The legal question which fell for decision by the Supreme Court was whether the Wells Law, Cap. 351, as in force at the material time, afforded any protection to appellants' water rights against the effects and consequences of what the respondents did at their neighbouring well, in October, 1959.
Held, (I) on the factual aspect.
(1) We have no difficulty in reaching the conclusion that on the evidence on record, the finding of the trial Court that the work carried out in defendants well in 1959, was simply cleaning the well is unsatisfactory. The very evidence upon which the Court found that the work was carried out in October, 1959, (and not in October, 1958, as stated by the defendants)-leads, in our opinion, to the conclusion-the unavoidable conclusion, we think-that the well, on that occasion, was also deepened and extended.
(2) We unanimously take the view that the only reasonable inference to be drawn from the established facts, is that the work carried out in respondents' well in October, 1959, included deepening and extending their well in a way which enabled them to draw water from appellants' spring in the vicinity, to the extent of substantially diminishing its quantity when operating long enough their (respondents) newly installed electric pump. Applying now the well-established principles applicable to findings of fact and drawing of inferences in appeals, as recently reiterated in Thomaides v. Lefkaritis (reported in this volume at p. 20 ante) and in Patsalides v. Afsharian (reported in this volume at p. 134 ante) we find as above. We also find that the work was done without the required permit.
(II) on the legal aspect:
(I) There is no suggestion-and, obviously, none could be sustainable-that the water in question, is not covered by the provisions of section 7 of the statute. It is equally clear, that it is not the water of an "other well" within the meaning of the expression in the section. It is, therefore, either the case of a "chain or system of wells" whereby underground water flows to the surface, or, the case of a "spring or source" of water which flows naturally to the surface. In either case the radius of protection would be "six hundred feet of any point" of such chain or system of wells, or of such spring or source of the water. And surely in the present case, the material distance would be the distance between the offending well "A", and the "source" of appellants' water near point "B" of the plan (exhibit 2) viz. 337 feet or according to the surface measurement 376 feet. The source of appellants' water (which naturally, needs most protection from neighbouring drilling) is, of course, where the water flows into the underground tunnel near point "B"; and not where it flows out of the tunnel at point "C". Interpreting section 7 in the way learned counsel for the respondents appears to do, would lead to the absurdity that the Wells Law offers no protection whatever against drilling (even done within a few feet from the source of the water), where the plaintiff's underground tunnel through which the water reaches the surface, is longer than 600 feet. We are clearly of opinion that the statute permits of no such interpretation. The words "of any point", in line four of the text of section 7, leave no room for doubt in this respect.

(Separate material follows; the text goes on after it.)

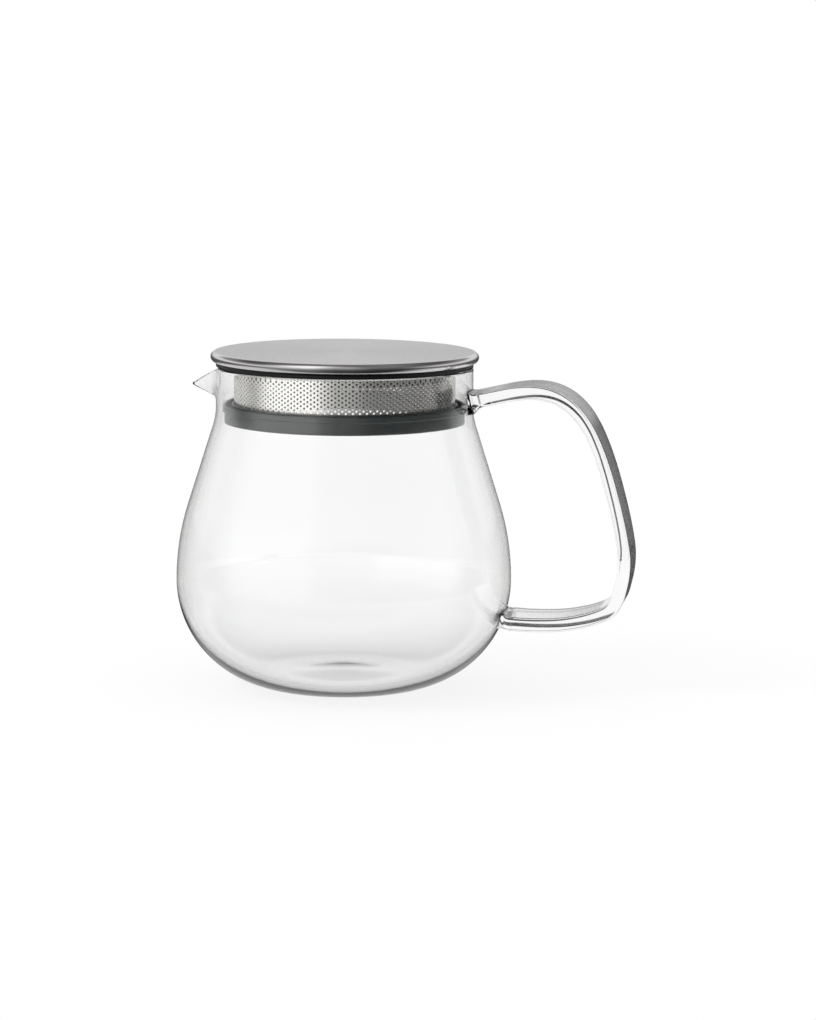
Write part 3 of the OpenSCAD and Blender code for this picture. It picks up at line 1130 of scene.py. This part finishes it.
@dataclass
class Studio:
    """White table, soft light and the camera. Clip, table and lamp are in metres.

    Levels are stops of a grey ramp: a place from 0 to 1 along a direction, and a brightness.
    """

    azimuth: float = 10.0
    elevation: float = 8.62
    distance: float = 1100.0
    middle: tuple[float, float, float] = (0.0, 0.0, 50.0)
    aside: float = 19.99
    above: float = 5.46
    lens: float = 123.84
    roll: float = 0.39
    clip: tuple[float, float] = (0.01, 100.0)
    floor_r: float = 0.26
    floor_drop: float = 0.1  # millimetres below the foot
    floor_rows: int = 8
    floor_columns: int = 96
    floor_grey: float = 0.95
    glow_rim: Levels = ((0.55, 0.85), (0.95, 1.0))
    glow_level: float = 1.03
    # The table's painted shade, for paths reflected inside the glass: its band across y, its
    # fall away from the camera and its fade towards the rim.
    dim_y: tuple[float, float] = (-0.15, -0.05)
    dim_near: Levels = ((0.0, 0.1), (1.0, 1.0))
    dim_rim: Levels = ((0.35, 1.0), (0.97, 0.0))
    lamp_place: tuple[float, float, float] = (-1.3, -0.9, 1.5)
    lamp_size: float = 1.0
    lamp_watts: float = 14.0
    soft: float = 0.75
    flags: Levels = (
        (0.0, 1.0), (0.03, 1.0), (0.05, 0.08), (0.3, 0.12), (0.55, 0.2), (1.0, 0.5))
    past_flags: Levels = ((0.3, 1.0), (0.38, 0.0), (0.505, 0.0), (0.53, 1.0))
    overhead: Levels = (
        (0.0, 0.7), (0.4, 0.7), (0.5, 0.4), (0.54, 0.52), (0.6, 0.8), (0.65, 0.8),
        (0.72, 0.3), (0.85, 0.08), (1.0, 0.25))
    in_front: Levels = (
        (0.0, 0.1), (0.4, 0.15), (0.48, 0.3), (0.56, 0.45), (0.72, 0.7), (0.86, 1.0),
        (0.95, 1.0), (1.0, 0.25))
    in_front_gain: float = 1.3
    around: Levels = (
        (0.0, 0.35), (0.04, 0.45), (0.09, 1.0), (0.22, 1.0), (0.3, 0.3), (0.64, 0.3),
        (0.72, 0.15), (0.92, 0.15), (1.0, 0.35))
    left_box: float = 3.0
    front_share: Levels = ((0.45, 0.0), (0.75, 1.0))
    through_share: Levels = ((0.3, 0.0), (0.42, 1.0))
    seen_through: Levels = ((0.0, 1.0), (0.6, 1.0), (0.68, 0.1), (0.75, 0.03), (1.0, 0.03))
    seen_in_front: Levels = (
        (0.0, 0.2), (0.35, 0.35), (0.43, 0.5), (0.5, 0.5), (0.6, 0.35), (0.75, 0.1),
        (1.0, 0.05))

    def camera(self) -> None:
        """Places the camera on its bearing, aims it beside the middle and rolls it."""
        data = bpy.data.cameras.new("camera")
        data.lens = self.lens
        data.clip_start, data.clip_end = self.clip
        camera = bpy.data.objects.new("camera", data)
        a, e = math.radians(self.azimuth), math.radians(self.elevation)
        back = Vector((math.sin(a) * math.cos(e), -math.cos(a) * math.cos(e), math.sin(e)))
        right = Vector((math.cos(a), math.sin(a), 0.0))
        middle = Vector(self.middle)
        place = (middle + back * self.distance) * MM
        aim = (middle + right * self.aside + back.cross(right) * self.above) * MM
        turn = (aim - place).to_track_quat("-Z", "Y").to_matrix()
        roll = Matrix.Rotation(math.radians(self.roll), 3, "Z")
        camera.matrix_world = Matrix.Translation(place) @ (turn @ roll).to_4x4()
        bpy.context.scene.collection.objects.link(camera)
        bpy.context.scene.camera = camera

    def world(self) -> None:
        """White behind the pot, and a studio for gloss and glass.

        Height is half the direction's z plus a half. The bearing is the angle from straight
        ahead: its size over pi is the turn, and half of it over pi plus a half is the side.
        Gloss sees dark flags beside and above the white, and a soft box in front. Glass sees
        the white, and the soft box only by paths that were reflected inside it.
        """
        world = bpy.data.worlds.new("studio")
        bpy.context.scene.world = world
        tree = Tree(world)
        paths = tree.add("LightPath")
        way = tree.add("TexCoord").outputs["Generated"]
        axes = tree.add("SeparateXYZ", Vector=way)
        height = tree.calc("MULTIPLY_ADD", axes.outputs["Z"], 0.5, 0.5)
        bearing = tree.calc("ADD", tree.calc("ARCTAN2", axes.outputs["X"], axes.outputs["Y"]),
                            math.radians(self.azimuth))
        turn = tree.calc("DIVIDE", tree.calc("ABSOLUTE", bearing), math.pi)
        side = tree.calc("MULTIPLY_ADD", bearing, 0.5 / math.pi, 0.5)
        around = tree.levels(side, self.around)

        def box(heights: Levels, gain: float) -> bpy.types.NodeSocket:
            """Soft boxes round the camera's side, by side, height and gain."""
            level = tree.calc("MULTIPLY", tree.levels(height, heights), gain)
            return tree.calc("MULTIPLY", around, level)

        behind = tree.blend(tree.levels(height, self.past_flags),
                            tree.levels(turn, self.flags), tree.levels(height, self.overhead))
        gloss = tree.blend(tree.levels(turn, self.front_share), behind,
                           box(self.in_front, self.in_front_gain))
        inside = tree.blend(tree.bounced(paths), WHITE, box(self.seen_in_front, self.left_box))
        through = tree.blend(tree.levels(turn, self.through_share),
                             tree.levels(height, self.seen_through), inside)
        white = (*WHITE, 1.0)
        shader = tree.add("Background", Color=white, Strength=self.soft)
        for ray, colour in (("Is Glossy Ray", gloss), ("Is Transmission Ray", through),
                            ("Is Camera Ray", white)):
            shader = tree.mix(paths.outputs[ray], shader, tree.add("Background", Color=colour))
        tree.finish(shader, "OutputWorld")

    def floor(self) -> None:
        """A round pale table that keeps the pot's shadow and fades into the white.

        Its colour and glow are darkened near the camera for paths that were reflected inside
        the glass: painted shade.
        """
        ring = np.linspace(0.0, self.floor_r / MM, self.floor_rows + 1)
        ring = np.stack([ring, np.full_like(ring, -self.floor_drop)], 1)
        table = patch_object("table", Patch(turned(ring, self.floor_columns)))
        material = bpy.data.materials.new("table")
        tree = Tree(material)
        paths = tree.add("LightPath")
        along = tree.add("SeparateXYZ", Vector=tree.add("TexCoord").outputs["Object"])
        scale = 1.0 / (self.dim_y[1] - self.dim_y[0])
        away = tree.levels(tree.calc("MULTIPLY_ADD", along.outputs["Y"], scale,
                                     -self.dim_y[0] * scale), self.dim_near)
        out = tree.calc("DIVIDE", tree.radius(), self.floor_r)
        glass = paths.outputs["Is Transmission Ray"]
        # painted shade: darkens the table's colour and glow near the camera, for paths
        # reflected inside the glass
        painted_shade = tree.calc("MULTIPLY", tree.calc("MULTIPLY", glass, tree.bounced(paths)),
                        tree.calc("MULTIPLY", tree.calc("SUBTRACT", 1.0, away),
                                  tree.levels(out, self.dim_rim)))
        seen = tree.calc("MAXIMUM", paths.outputs["Is Camera Ray"],
                         tree.calc("SUBTRACT", glass, painted_shade))
        pale = tree.calc("MULTIPLY_ADD", painted_shade, -self.floor_grey, self.floor_grey)
        matt = tree.add("BsdfDiffuse", Color=pale)
        glow = tree.add("Emission", Color=(*WHITE, 1.0), Strength=self.glow_level)
        share = tree.calc("MULTIPLY", seen, tree.levels(out, self.glow_rim))
        tree.finish(tree.mix(share, matt, glow))
        table.data.materials.append(material)
        table.visible_glossy = False

    def lamp(self) -> None:
        """A square soft lamp on the left that faces the pot, and that glass doesn't show."""
        data = bpy.data.lights.new("soft lamp left", "AREA")
        data.size, data.energy = self.lamp_size, self.lamp_watts
        lamp = bpy.data.objects.new(data.name, data)
        lamp.location = self.lamp_place
        to_pot = Vector(self.middle) * MM - Vector(self.lamp_place)
        lamp.rotation_mode = "QUATERNION"
        lamp.rotation_quaternion = to_pot.to_track_quat("-Z", "Y")
        lamp.visible_glossy = False
        lamp.visible_transmission = False
        bpy.context.scene.collection.objects.link(lamp)

    def build(self) -> None:
        """Sets the stage."""
        self.camera()
        self.world()
        self.floor()
        self.lamp()
        bpy.context.scene.view_settings.view_transform = "Standard"


def main() -> None:
    """Builds the studio and each part of the pot."""
    logging.basicConfig(level=logging.INFO, format="%(name)s %(message)s")
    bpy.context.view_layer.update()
    vessel = Vessel()
    for part in (Studio(), vessel, Handle(vessel), Lid(), Strainer(), Seal()):
        part.build()


if __name__ == "__main__":
    main()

(2) We take the view that appellants' water, is that of a spring or source, reaching the surface for irrigation purposes, at point "C", through a dug out tunnel commencing near point "B", which forms part of the "system" by which the persons beneficially interested in this water, enjoy the benefits of their property. And that the radius of protection under section 7, is 600 feet from any point of the tunnel. Here, the point is the head-source near point "B" in exhibit 2, which puts respondents' well "A" more than 200 feet within the radius of protection.

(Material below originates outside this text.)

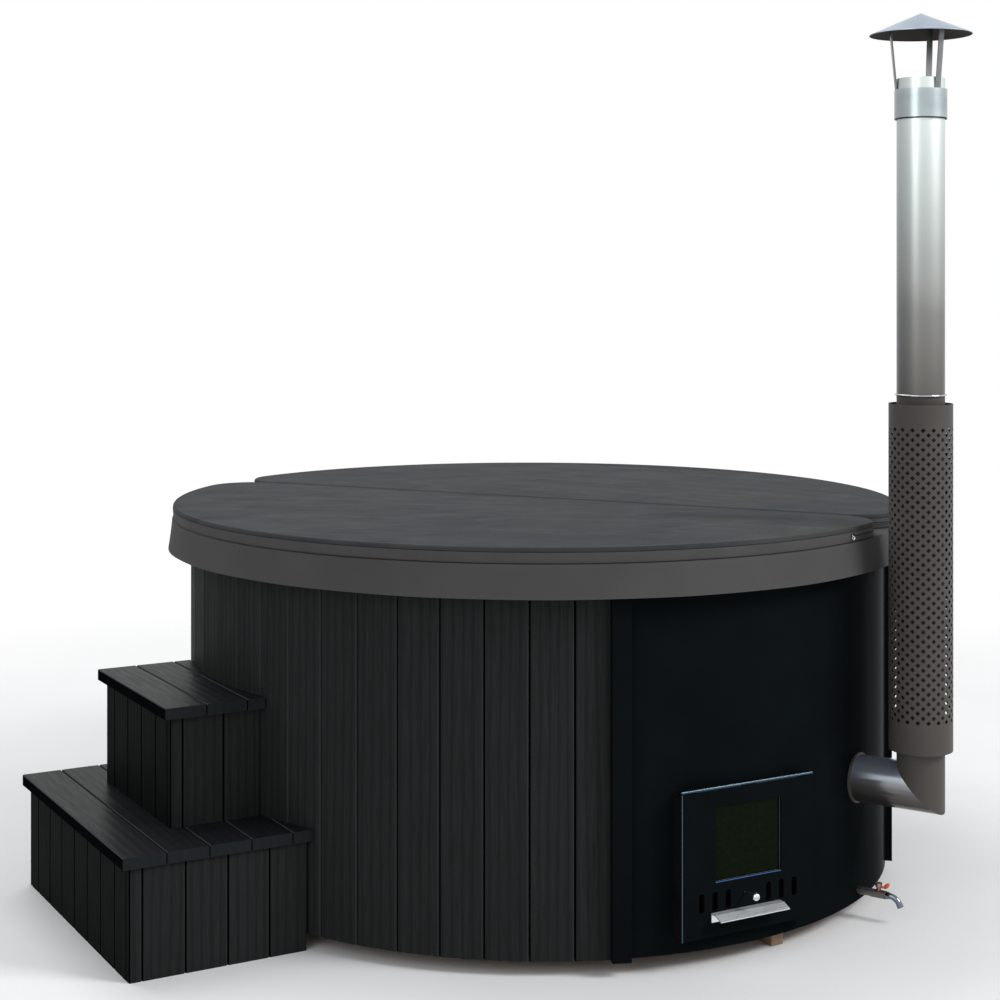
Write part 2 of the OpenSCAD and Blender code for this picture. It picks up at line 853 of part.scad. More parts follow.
module door_plate() {
  color(panel_black) difference() {
    block([-door_w / 2, door_face, door_low], [door_w / 2, door_back, door_top]);
    block([-window_w / 2, door_face - over, window_low], [window_w / 2, door_back + over, window_top]);
    for (side = [-1, 1], i = [0 : slot_count - 1]) air_slot(side * (slot_first + i * slot_pitch));
    translate([rod_x, door_face - over, rod_z])
      rotate([-90, 0, 0]) cylinder(r = rod_r + rod_hole_gap, h = door_t + 2 * over);
    for (side = [-1, 1])
      translate([handle_x + side * handle_len * handle_screw_share, door_face - over,
        handle_z - handle_screw_down])
        rotate([-90, 0, 0]) cylinder(r = handle_screw_r + shaft_gap, h = door_t + 2 * over);
  }
}

// Flat frame in the door's plane, given by its outer and inner corners
module door_ring(half, low, high, in_half, in_low, in_high, front, thick) {
  difference() {
    block([-half, front, low], [half, front + thick, high]);
    block([-in_half, front - over, in_low], [in_half, front + thick + over, in_high]);
  }
}

// Rope round the stove's mouth and the flat seal in front of the glass, both on the door
module door_seals() {
  side = mouth_half + rope_side;
  low = mouth_low - rope_side;
  high = mouth_top + rope_side;
  color(rope_grey) {
    door_ring(side + rope_w, low - rope_w, high + rope_w, side, low, high,
      door_back, door_seal_gap - running_gap);
    door_ring(window_w / 2 + glass_lap, window_low - glass_lap, window_top + glass_lap,
      window_w / 2, window_low, window_top, door_back, glass_seal_t);
  }
}

module door_glass() {
  color(glass_green) block([-window_w / 2 - glass_lap, glass_front, window_low - glass_lap],
    [window_w / 2 + glass_lap, retainer_front, window_top + glass_lap]);
}

module glass_retainer() {
  color(iron_dark) difference() {
    door_ring(retainer_half, window_low - retainer_lap, window_top + retainer_lap,
      window_w / 2, window_low, window_top, retainer_front, retainer_t);
    retainer_screw_places() rotate([-90, 0, 0])
      cylinder(r = screw_r + shaft_gap, h = door_stand);
  }
}

// The retainer's four screws, from the door plate's back
module retainer_screw_places() {
  for (side = [-1, 1], share = [retainer_screw_share, 1 - retainer_screw_share])
    translate([side * (retainer_half - retainer_screw_in), door_back, window_low + window_h * share])
      children();
}

module door_screws() {
  run = retainer_front + retainer_t - door_back;
  color(steel_bright) {
    retainer_screw_places() rotate([-90, 0, 0]) union() {
      cylinder(r = screw_r, h = run + screw_head_h);
      translate([0, 0, run]) cylinder(r = screw_head_r, h = screw_head_h);
    }
    for (side = [-1, 1])
      translate([handle_x + side * handle_len * handle_screw_share, door_face - handle_t,
        handle_z - handle_screw_down]) rotate([-90, 0, 0]) union() {
        translate([0, 0, -screw_head_h]) cylinder(r = screw_head_r, h = screw_head_h);
        cylinder(r = handle_screw_r, h = handle_t + door_t + nut_t);
        translate([0, 0, handle_t + door_t]) cylinder(r = nut_r, h = nut_t);
      }
  }
}

module door_handle() {
  edge = door_face - handle_flat;
  tip = edge - handle_slope_out;
  color(steel_bright) difference() {
    translate([handle_x - handle_len / 2, 0, 0]) along_x(handle_len) polygon([
      [door_face, handle_z], [edge, handle_z], [tip, handle_z - handle_slope_drop],
      [tip + handle_t * sin(handle_tilt), handle_z - handle_slope_drop - handle_t * cos(handle_tilt)],
      [edge + handle_t * tan(handle_tilt / 2), handle_z - handle_t],
      [door_face - handle_t, handle_z - handle_t],
      [door_face - handle_t, handle_z - handle_flange], [door_face, handle_z - handle_flange]
    ]);
    for (side = [-1, 1])
      translate([handle_x + side * handle_len * handle_screw_share, door_face - handle_t - over,
        handle_z - handle_screw_down])
        rotate([-90, 0, 0]) cylinder(r = handle_screw_r + shaft_gap, h = handle_t + 2 * over);
  }
}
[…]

(3) "Sinking" a well, in the grammatical and ordinary sense of the word, does not only mean sinking a new well from the surface of the ground. It may well include also sinking a well into a further depth. Even prior to 1951, when the present section 5 was introduced into the statute, sinking an ordinary shepherd's well from a depth of say 10 or 15 feet, where the shepherd had been drawing water with the bucket to water his flock, down to a depth of say 30 or 40 feet or even much more, to get to water at that depth, for pumping up with an electric pump, for irrigation purposes, could well be described, we think, as "sinking" the well. And if the consequences of such sinking, were those in section 7, the provisions of the statute, intended and enacted to protect water rights, might well come into play, and the remedies in section 8 become available to the persons beneficially interested in the affected water. In any case, however, now after the amendment by Law 19 of 1951, which incorporated into the Wells Law, the present section 5, the legislator left no room for argument, or doubt on the point.
(3) All that the appellants have to do is to show to the satisfaction of the Court, that the work done by the respondents at their well "A", is within the radius of protection from any point of appellants' source of water, and that by such operation of the respondents, "the amount of water in" appellants' source "is, or is likely, to be substantially diminished". Having established all these requirements of section 7, the appellants are entitled to the statutory protection therein provided.
(4) We, therefore, take the view that exercising the powers of this Court under section 25 (3) of the Courts of Justice Law, 1960, we should remit this case with the judgment herein, to the District Court of Kyrenia, to make the order under section 8, which the circumstances of the case may require.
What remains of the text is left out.